Contrary to much conventional thinking that treats ‘anti-Semitism’ as exclusively a form of ethnic hatred, there is a second kind of attitude that is alleged to be ‘anti-Semitism’ because it is critical, often justifiably so, of Zionism and Israel’s policies and practices. This second type of supposed anti-Semitism is a tactic deployed to discredit critics of Israel by insisting that criticism of Israel and hatred of the Jewish people should not be distinguished. These two distinct types of anti-Semitism actually work at cross purposes, and although there may be situations of overlap, it is a dangerous confusion to lump them together.
It is rather unusual for even the harshest critics of the behavior of the U.S. Government to be castigated as anti-American except sometimes in the midst of international security crises, but even then such accusations usually reflect the outlook of red neck patriots or extremists who identify with the right wing of American politics. Also, such accusations, although unpleasant, lack the sting of anti-Semitism, which carries with it an implicit secondary allegation of indifference to the Holocaust, to the Nazi genocide, and to the long history of persecution directed at the Jewish people. In my view this labeling of Israel’s critics as ‘anti-Semites’ is a short-sighted form of unsavory state propaganda, generally implemented overseas by hard core Zionist groups, and partly responsible for an emergent backlash that is being expressed by hatred and hostility toward Jews. This is a highly sensitive subject matter that is almost certain to be treated emotionally in a manner shaped by strong ideological alignments for or against the way in which Israel has behaved since its contested establishment in 1948 and in relation to attitudes toward close connections between the Zionist movement and the Jewish people.

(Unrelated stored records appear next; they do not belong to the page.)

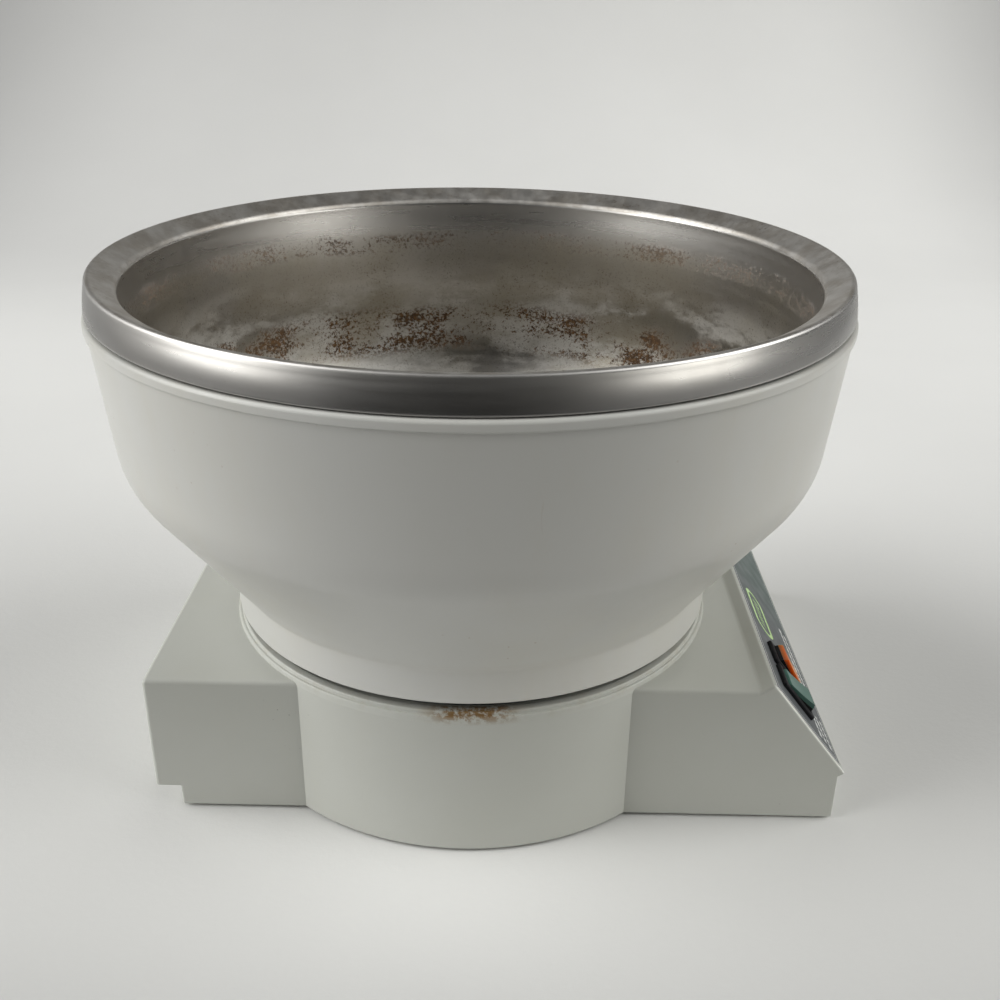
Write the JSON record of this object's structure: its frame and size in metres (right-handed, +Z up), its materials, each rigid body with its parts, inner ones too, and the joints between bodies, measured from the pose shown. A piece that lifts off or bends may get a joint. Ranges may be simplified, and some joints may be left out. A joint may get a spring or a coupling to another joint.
{
  "type": "vibratory rock tumbler",
  "caption": "Bowl-type vibratory tumbler with a loose steel bowl standing in a sprung plastic bowl on a box base with a sloped switch panel.",
  "frame": {"origin": "on the bowl's axis, at the surface that the feet stand on", "axes": "+X towards the control panel, -Y towards the rounded front, +Z up along the bowl's axis"},
  "size_m": [0.3349, 0.3312, 0.2381],
  "materials": {
    "base_housing": "satin moulded",
    "base_plate": "moulded",
    "rubber_feet": "matt",
    "plate_screws": "zinc plated",
    "label_plate": "printed film",
    "switch_frames": "black moulded",
    "switch_tabs": "stamped",
    "orange_rocker": "satin moulded",
    "green_rocker": "satin moulded",
    "rocker_pins": "ground",
    "mains_inlet": "black moulded",
    "inlet_pins": "nickel plated",
    "inlet_screws": "zinc plated",
    "terminal_block": "moulded",
    "terminal_screws": "turned",
    "block_screws": "zinc plated",
    "run_capacitor": "moulded case",
    "capacitor_clip": "zinc plated",
    "clip_screws": "zinc plated",
    "supply_leads": "insulated",
    "motor_lead": "insulated",
    "lead_grommet": "matt",
    "lower_spring_cups": "pressed",
    "coil_springs": "spring steel",
    "upper_spring_cups": "pressed",
    "drive_plate": "cast",
    "outer_bowl": "satin moulded",
    "bowl_screws": "zinc plated",
    "liner_ring": "matt",
    "steel_bowl": "spun stainless, stained inside",
    "motor_can": "painted",
    "motor_top_bell": "cast",
    "motor_bottom_bell": "cast",
    "stator_core": "laminated",
    "stator_windings": "enamelled copper",
    "upper_bearing": "ground",
    "lower_bearing": "ground",
    "motor_standoffs": "turned",
    "motor_studs": "zinc plated",
    "motor_nuts": "zinc plated",
    "rotor_core": "laminated",
    "motor_shaft": "ground",
    "upper_weight": "plated",
    "lower_weight": "plated",
    "weight_screws": "black",
    "shaft_circlips": "spring steel"
  },
  "bodies": {
    "base": {"base_housing": "base_housing", "base_plate": "base_plate", "rubber_feet": "rubber_feet", "plate_screws": "plate_screws", "label_plate": "label_plate", "switch_frames": "switch_frames", "switch_tabs": "switch_tabs", "rocker_pins": "rocker_pins", "mains_inlet": "mains_inlet", "inlet_pins": "inlet_pins", "inlet_screws": "inlet_screws", "terminal_block": "terminal_block", "terminal_screws": "terminal_screws", "block_screws": "block_screws", "run_capacitor": "run_capacitor", "capacitor_clip": "capacitor_clip", "clip_screws": "clip_screws", "supply_leads": "supply_leads", "motor_lead": "motor_lead", "lower_spring_cups": "lower_spring_cups", "coil_springs": "coil_springs"},
    "sprung_bowl": {"outer_bowl": "outer_bowl", "drive_plate": "drive_plate", "upper_spring_cups": "upper_spring_cups", "bowl_screws": "bowl_screws", "liner_ring": "liner_ring", "motor_can": "motor_can", "motor_top_bell": "motor_top_bell", "motor_bottom_bell": "motor_bottom_bell", "stator_core": "stator_core", "stator_windings": "stator_windings", "upper_bearing": "upper_bearing", "lower_bearing": "lower_bearing", "motor_standoffs": "motor_standoffs", "motor_studs": "motor_studs", "motor_nuts": "motor_nuts", "lead_grommet": "lead_grommet"},
    "rotor": {"rotor_core": "rotor_core", "motor_shaft": "motor_shaft", "upper_weight": "upper_weight", "lower_weight": "lower_weight", "weight_screws": "weight_screws", "shaft_circlips": "shaft_circlips"},
    "loose_bowl": {"steel_bowl": "steel_bowl"},
    "orange_switch": {"orange_rocker": "orange_rocker"},
    "green_switch": {"green_rocker": "green_rocker"}
  },
  "joints": [
    {"name": "bowl_bounce", "type": "slide", "parent": "base", "child": "sprung_bowl", "axis": [0, 0, 1], "range_m": [-0.002, 0.002], "stiffness_N_per_m": 12000, "springref_m": 0.00386, "deforming": ["coil_springs"]},
    {"name": "rotor_spin", "type": "hinge", "parent": "sprung_bowl", "child": "rotor", "pos_m": [0, 0, 0.0455], "axis": [0, 0, 1], "continuous": true},
    {"name": "bowl_lift", "type": "slide", "parent": "sprung_bowl", "child": "loose_bowl", "axis": [0, 0, 1], "range_m": [0, 0.15]},
    {"name": "orange_tip", "type": "hinge", "parent": "base", "child": "orange_switch", "pos_m": [0.14703, -0.0485, 0.05342], "axis": [0, 1, 0], "range_deg": [-18, 0]},
    {"name": "green_tip", "type": "hinge", "parent": "base", "child": "green_switch", "pos_m": [0.14703, -0.068, 0.05342], "axis": [0, 1, 0], "range_deg": [0, 18]}
  ]
}
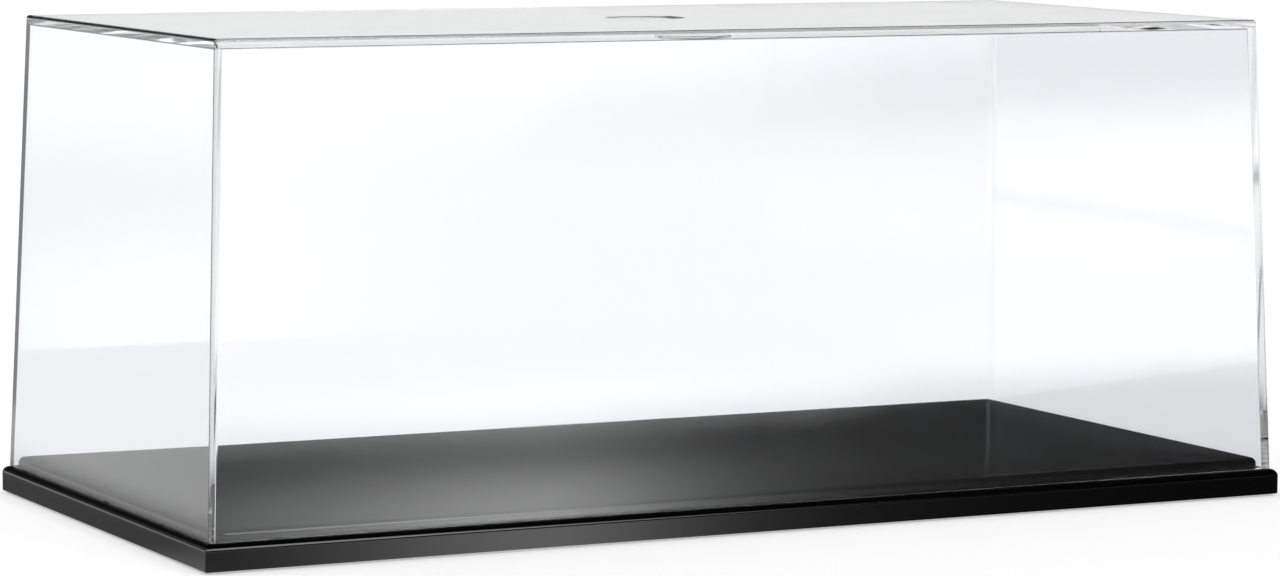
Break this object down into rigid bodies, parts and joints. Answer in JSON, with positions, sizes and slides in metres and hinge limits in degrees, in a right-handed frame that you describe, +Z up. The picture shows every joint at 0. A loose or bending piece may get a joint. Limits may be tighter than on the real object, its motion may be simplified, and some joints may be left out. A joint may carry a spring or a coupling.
{
  "type": "display case",
  "caption": "Clear box-shaped cover with slightly leaning walls that lifts off a low black plinth base on rubber pads; keeps dust off a scale model.",
  "frame": {"origin": "middle of the footprint, on the surface that the case stands on", "axes": "+X along the case to the right, +Y from the front to the back, +Z up"},
  "size_m": [0.325, 0.156, 0.1345],
  "materials": {
    "base_plastic": "black injection-moulded styrene; polished sides, slightly hazed top",
    "clear_plastic": "clear injection-moulded polystyrene, polished on both sides",
    "pad_rubber": "soft black self-adhesive rubber"
  },
  "bodies": {
    "base": {"base": "base_plastic", "foot_pad_front_left": "pad_rubber", "foot_pad_front_right": "pad_rubber", "foot_pad_back_left": "pad_rubber", "foot_pad_back_right": "pad_rubber"},
    "cover": {"cover": "clear_plastic"}
  },
  "joints": [
    {"name": "cover_lift", "type": "slide", "parent": "base", "child": "cover", "axis": [0, 0, 1], "range_m": [0, 0.15]}
  ]
}
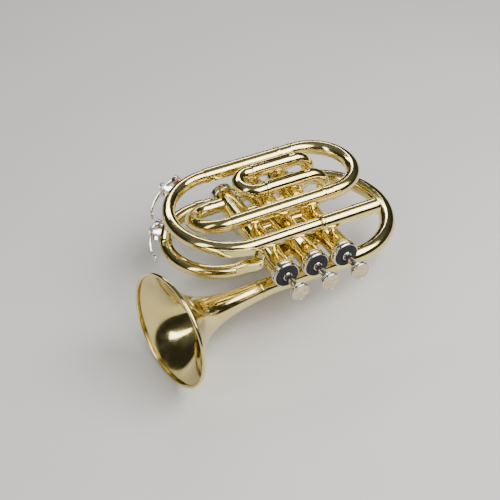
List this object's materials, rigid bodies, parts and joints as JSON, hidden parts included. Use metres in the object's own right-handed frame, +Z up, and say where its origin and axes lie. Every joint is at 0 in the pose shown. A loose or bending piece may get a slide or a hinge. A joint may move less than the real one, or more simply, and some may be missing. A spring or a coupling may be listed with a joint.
{
  "type": "pocket horn",
  "caption": "Compact valved brass horn with a folded bore, flared bell, tuning slide, valve slides, water keys and a finger hook.",
  "frame": {"origin": "centre of the bottom of the bounding box, with the valves level", "axes": "+X from the bell towards the mouthpiece, +Y from the buttons down the valves, +Z up from the under loops to the upper loops"},
  "size_m": [0.25, 0.1878, 0.0939],
  "materials": {
    "lacquered_brass": "clear-lacquered, bright",
    "nickel_silver": "polished plate",
    "pearl": "pearl inlay",
    "felt": "dense felt",
    "cork": "matt cork",
    "spring_steel": "drawn wire",
    "nylon": "moulded"
  },
  "bodies": {
    "horn": {"back_leg": "lacquered_brass", "bell": "lacquered_brass", "bell_bow": "lacquered_brass", "bell_rim": "lacquered_brass", "bell_stem": "lacquered_brass", "bottom_caps": "nickel_silver", "braces": "lacquered_brass", "cap_felts": "felt", "casing_1": "lacquered_brass", "casing_2": "lacquered_brass", "casing_3": "lacquered_brass", "entry_bow": "lacquered_brass", "ferrules": "lacquered_brass", "first_port_bends": "lacquered_brass", "first_sleeves": "lacquered_brass", "key_nipples": "nickel_silver", "key_pins": "nickel_silver", "key_saddles": "nickel_silver", "key_springs": "spring_steel", "leadpipe": "lacquered_brass", "loop_bow": "lacquered_brass", "main_bow": "lacquered_brass", "outlet_tube": "lacquered_brass", "pinky_hook": "lacquered_brass", "receiver": "lacquered_brass", "receiver_ring": "lacquered_brass", "second_sleeves": "lacquered_brass", "third_port_elbows": "lacquered_brass", "third_sleeves": "lacquered_brass", "top_caps": "nickel_silver", "tuning_sleeves": "lacquered_brass", "valve_guides": "nylon", "valve_knuckles": "lacquered_brass", "valve_spring_1": "spring_steel", "valve_spring_2": "spring_steel", "valve_spring_3": "spring_steel"},
    "tuning_slide": {"tuning_tubes": "lacquered_brass", "tuning_bow": "lacquered_brass"},
    "first_slide": {"first_slide_tubes": "nickel_silver", "first_slide_bow": "lacquered_brass"},
    "second_slide": {"second_slide_tubes": "nickel_silver", "second_slide_bow": "lacquered_brass"},
    "third_slide": {"third_slide_tubes": "nickel_silver", "third_slide_bow": "lacquered_brass"},
    "main_key": {"main_key_lever": "nickel_silver", "main_key_cork": "cork"},
    "loop_key": {"loop_key_lever": "nickel_silver", "loop_key_cork": "cork"},
    "valve_1": {"piston_1": "nickel_silver", "stem_1": "nickel_silver", "button_1": "nickel_silver", "pearl_1": "pearl"},
    "valve_2": {"piston_2": "nickel_silver", "stem_2": "nickel_silver", "button_2": "nickel_silver", "pearl_2": "pearl"},
    "valve_3": {"piston_3": "nickel_silver", "stem_3": "nickel_silver", "button_3": "nickel_silver", "pearl_3": "pearl"}
  },
  "joints": [
    {"name": "tuning_slide_pull", "type": "slide", "parent": "horn", "child": "tuning_slide", "axis": [1, 0, 0], "range_m": [0, 0.02]},
    {"name": "first_slide_pull", "type": "slide", "parent": "horn", "child": "first_slide", "axis": [-1, 0, 0], "range_m": [0, 0.012]},
    {"name": "second_slide_pull", "type": "slide", "parent": "horn", "child": "second_slide", "axis": [0, 0, -1], "range_m": [0, 0.008]},
    {"name": "third_slide_pull", "type": "slide", "parent": "horn", "child": "third_slide", "axis": [1, 0, 0], "range_m": [0, 0.015]},
    {"name": "valve_1_press", "type": "slide", "parent": "horn", "child": "valve_1", "axis": [0, 1, 0], "range_m": [0, 0.012], "stiffness_N_per_m": 120, "springref_m": -0.015, "deforming": ["valve_spring_1"]},
    {"name": "valve_2_press", "type": "slide", "parent": "horn", "child": "valve_2", "axis": [0, 1, 0], "range_m": [0, 0.012], "stiffness_N_per_m": 120, "springref_m": -0.015, "deforming": ["valve_spring_2"]},
    {"name": "valve_3_press", "type": "slide", "parent": "horn", "child": "valve_3", "axis": [0, 1, 0], "range_m": [0, 0.012], "stiffness_N_per_m": 120, "springref_m": -0.015, "deforming": ["valve_spring_3"]},
    {"name": "main_key_lift", "type": "hinge", "parent": "horn", "child": "main_key", "pos_m": [-0.06561, 0.07721, 0.07805], "axis": [0, 0, 1], "range_deg": [0, 10], "stiffness_Nm_per_rad": 0.02, "springref_deg": -28.65},
    {"name": "loop_key_lift", "type": "hinge", "parent": "horn", "child": "loop_key", "pos_m": [-0.08039, 0.0706, 0.04005], "axis": [0, 0, 1], "range_deg": [0, 10], "stiffness_Nm_per_rad": 0.02, "springref_deg": -28.65}
  ]
}
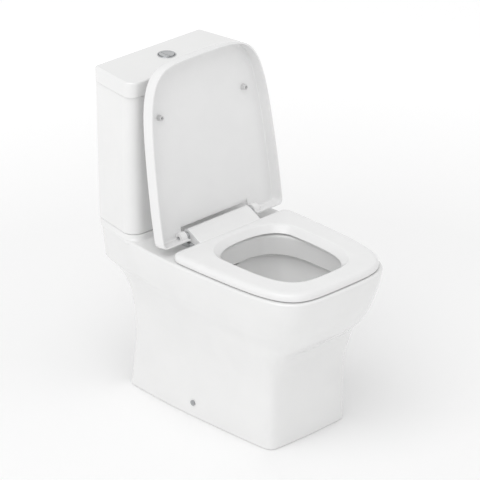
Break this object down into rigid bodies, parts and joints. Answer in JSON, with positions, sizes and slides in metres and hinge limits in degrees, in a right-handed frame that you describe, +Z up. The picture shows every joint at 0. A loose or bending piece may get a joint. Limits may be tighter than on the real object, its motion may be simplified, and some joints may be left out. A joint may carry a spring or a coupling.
{
  "type": "close coupled toilet",
  "caption": "Close coupled toilet with an open-back pan, a splayed cistern with a dual flush button, and a hinged seat and wrap-over cover, with its flush fittings inside.",
  "frame": {"origin": "on the floor, midway between the wall and the front of the rim, on the centre line", "axes": "+Z up; the wall is the plane y = +0.316 m and a user sits facing -Y; +X is the side with the fill valve"},
  "size_m": [0.371, 0.632, 0.8237],
  "materials": {
    "sanitaryware": "glossy white glaze",
    "seat_plastic": "moulded urea, gloss",
    "chromed_plastic": "chromed ABS",
    "chromed_metal": "chromed zinc",
    "steel": "bright zinc",
    "brass": "plain",
    "black_rubber": "matte",
    "red_rubber": "matte",
    "clear_rubber": "satin",
    "white_nylon": "satin",
    "translucent_plastic": "moulded",
    "blue_plastic": "moulded",
    "grey_plastic": "moulded",
    "cream_foam": "closed cell foam"
  },
  "bodies": {
    "root": {"pan": "sanitaryware", "cistern_tank": "sanitaryware", "coupling_gasket": "black_rubber", "flush_valve_base": "white_nylon", "flush_valve_backnut": "white_nylon", "flush_valve_cage": "translucent_plastic", "flush_valve_cap": "blue_plastic", "fill_valve_body": "white_nylon", "fill_valve_washer": "black_rubber", "fill_valve_backnut": "white_nylon", "fill_valve_cap": "blue_plastic", "cistern_bolts": "brass", "cistern_bolt_washers": "black_rubber", "cistern_wing_nuts": "brass", "hinge_posts": "chromed_metal", "hinge_pins": "chromed_metal", "seat_bolts": "steel", "seat_bolt_washers": "black_rubber", "seat_wing_nuts": "white_nylon", "floor_brackets": "white_nylon", "bracket_bolts": "steel", "side_screws": "steel", "side_screw_caps": "grey_plastic"},
    "lid": {"cistern_lid": "sanitaryware", "button_bezel": "chromed_plastic", "button_collar_nut": "white_nylon", "full_button_spring": "steel", "half_button_spring": "steel"},
    "full_button": {"full_flush_button": "chromed_plastic", "full_push_rod": "white_nylon"},
    "half_button": {"half_flush_button": "chromed_plastic", "half_push_rod": "white_nylon"},
    "flush_lift": {"overflow_tube": "white_nylon", "seal_retainer": "blue_plastic", "flush_seal": "red_rubber", "half_flush_float": "cream_foam"},
    "float": {"float_cup": "cream_foam", "float_link": "steel"},
    "arm": {"float_arm": "blue_plastic"},
    "seat": {"seat_ring": "seat_plastic", "seat_dampers": "grey_plastic", "seat_buffers": "clear_rubber"},
    "cover": {"seat_cover": "seat_plastic", "cover_buffers": "clear_rubber"}
  },
  "joints": [
    {"name": "cover_hinge", "type": "hinge", "parent": "root", "child": "cover", "pos_m": [0, 0.088, 0.424], "axis": [-1, 0, 0], "range_deg": [-99, 0]},
    {"name": "seat_hinge", "type": "hinge", "parent": "root", "child": "seat", "pos_m": [0, 0.088, 0.424], "axis": [-1, 0, 0], "range_deg": [0, 93]},
    {"name": "cistern_lid_lift", "type": "slide", "parent": "root", "child": "lid", "axis": [0, 0, 1], "range_m": [0, 0.12]},
    {"name": "full_button_press", "type": "slide", "parent": "lid", "child": "full_button", "axis": [0, 0, 1], "range_m": [-0.006, 0], "stiffness_N_per_m": 400, "deforming": ["full_button_spring"]},
    {"name": "half_button_press", "type": "slide", "parent": "lid", "child": "half_button", "axis": [0, 0, 1], "range_m": [-0.006, 0], "stiffness_N_per_m": 400, "deforming": ["half_button_spring"]},
    {"name": "flush_valve_lift", "type": "slide", "parent": "root", "child": "flush_lift", "axis": [0, 0, 1], "range_m": [0, 0.012]},
    {"name": "float_travel", "type": "slide", "parent": "root", "child": "float", "axis": [0, 0, 1], "range_m": [-0.012, 0]},
    {"name": "float_arm_pivot", "type": "hinge", "parent": "root", "child": "arm", "pos_m": [0.096, 0.249, 0.707], "axis": [0, 1, 0], "range_deg": [0, 17]}
  ],
  "couplings": [
    {"joint": "flush_valve_lift", "follows": "full_button_press", "ratio": -2},
    {"joint": "float_arm_pivot", "follows": "float_travel", "rad_per_m": -23.81}
  ]
}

Type I anti-Semitism is a form of virulent racism, which is characterized by hatred and envy, and leads to manifold forms of hostility toward Jews. It has been often accompanied by strong governmental and societal support for a punitive response to Jews so as to safeguard the dominant religion and ethnicity, and to uphold the values and traditions of the non-Jewish political community that are supposedly under threat as a result of Jewish activities; historically, Type I anti-Semitism traces its historic roots back to the origins and rise of Christianity, reinforced in later centuries by European restrictions on Jewish ownership of land and permissible habitats that led Jews to focus on money and banking, creating a close relationship between Jews and the rise of capitalism, especially finance capital.
Extreme cases of Type I anti-Semitism involve the capture of state power by an anti-Semitic outlook as exemplified by Hitler’s Germany. It is also relevant to observe that anti-Semitism was relatively rare in the Islamic world, which upheld freedom of worship by religious minorities although claiming a hegemonic role for Islam, especially in the era of the Ottoman caliphate. Until the problems generated by Zionism, anti-Semitism was not a serious issue in the Middle East where Jews in most Arab countries were mostly treated as an authentic religion and a respected minority. Throughout modern history Jews suffered mostly from European anti-Semitism with Russia considered part of Europe.
In Germany the Nazi seizure and abuse of state power led by stages to death camps, genocide on a massive scale, given its distinctive historical status by becoming known as the Holocaust. This genocidal implementation of anti-Semitism was prepared by Nazi ideology and its ruthless and overtly discriminatory practices, which demonized Jews along with the Roma people and others deemed unfit to propagate Aryans, put forward as the master race. Type I anti-Semitism in post-Nazi Christian societies has generally disappeared beneath a thick cloud of guilt and denial related to the past, although mild patterns of societal prejudice persist. These patterns involve a variety of exclusions and discriminations, ranging from informal and unspoken patterns of discrimination in employment and social life to ethnic profiling that calls public attention to unfavorable aspects of physical appearance or behavior attributed to Jews, and includes jokes that perpetuate stereotypic views of ‘the Jew.’ Such societal attitudes are to some extent offset by the widespread recognition of Jewish achievements and influence disproportionate to their small numbers, and the remarkable resilience of the Jewish people over the centuries despite facing many daunting challenges.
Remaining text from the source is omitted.